September 2022 and have been interrupted. I don't know how true it is but if it is so, I want to inform you that Benue state has been dedicated to the uncontestable God. The only living God. The creator of the heavens and the earth. The one that destroyed satan over two thousand years ago. Your creator Jesus Christ the Lord. There is no little portion of the land for you to have the meeting in Benue State, for he is already in the land. Therefore that meeting cannot hold. Trying to do so is to contend with Him. Thank you". In reply I said: "If you are ready to learn, please pay attention to this. What we organized was not a witches' meeting. We the organizers do not believe in the existence of witches. The event was meant to address human rights abuses in the name of witchcraft. We cannot organize meetings for entities that we believe are imaginary and non-existent". 

 

I invited the guy to a rescheduled event on December 21, 2022. And in response, the person said:

"Benue state has been dedicated to Jesus, try it and you shall see disaster in your midst". 

The illusion that witches planned to meet in Benue blinded this person and others witch believers and fearers in Benue state. Hence the post drips with threats and intimidation. The proposed AfAW meeting took place without any hitches. No disaster occurred as predicted.

 

The Ortom-led government is consumed by the fear of witches, and the delusion that they meet or could meet in Benue. It acted under the pretension that a witchcraft meeting is real. The Ortom government bought into this illusion and ordered that the AfAW event be stopped. The police in Benue acted based on this misapprehension. They believed that witches could physically gather and meet. In addition, the police did not want to go against the directive of the governor.

 

Imagine this, if witches, as widely believed, were to meet in Benue state, would the Ortom government stop them? Would the state, which constitutionally does not recognize the reality of witches and witchcraft, be able to prevent or disrupt the gathering? What will they use to stop it? How will they prevent the meeting? Look, the police came to the venue with guns and trucks to arrest witches. What was going on in the minds of the officers on that day? Did the police think that they could arrest witches as popularly believed? Is that not an exercise in absurdity and futility? At best, the Ortom-led government and the police in Benue made a caricature of themselves. They made governing and policing in Benue state a laughing stock.

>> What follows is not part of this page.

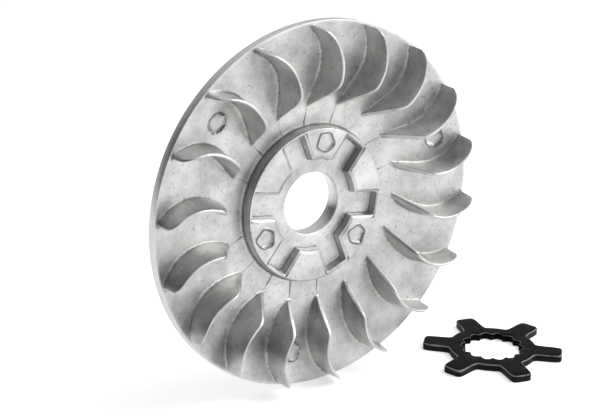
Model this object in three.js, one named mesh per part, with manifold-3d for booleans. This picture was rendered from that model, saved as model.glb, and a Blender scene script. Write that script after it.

It is pertinent to state that a witchcraft meeting is a mirage or a fantasy. It is an fictional convocation. Unfortunately, Africans have been deceived and indoctrinated to believe this fantasy as reality or fact for so long. Such a meeting does not take place anywhere except in the minds of the believers. The notion of a witchcraft meeting is rooted in fear and ignorance of nature and the universe. Testimonies of witchcraft meetings are products of accusations or confessions by unstable minds. No human being turns into a bird and flies to witch meetings at night, as believed in Nigeria. No humans fly around on magical planes or baskets as believed in Malawi or Zimbabwe. That is why the caricatures, called witch planes or flying baskets, are always seen lying on the ground. No one sees them flying, taking off, or landing anywhere in Malawi, Zimbabwe, or beyond.

 

Like people in western countries Africans should abandon the illusion that supernatural witchcraft meetings and other occult nocturnal gatherings take place. They should discard this notion that supposed witches embark on magical flights to a coven where they engage in cannibalism or initiate children and other adults into the witchcraft world. These illusions drive irrational fears and horrific abuses of alleged witches in Nigeria, Ghana, Malawi, Zimbabwe and other African countries.

 

 

Leo Igwe directs the Advocacy for Alleged Witches which campaigns to end witch hunting in Africa by 2030.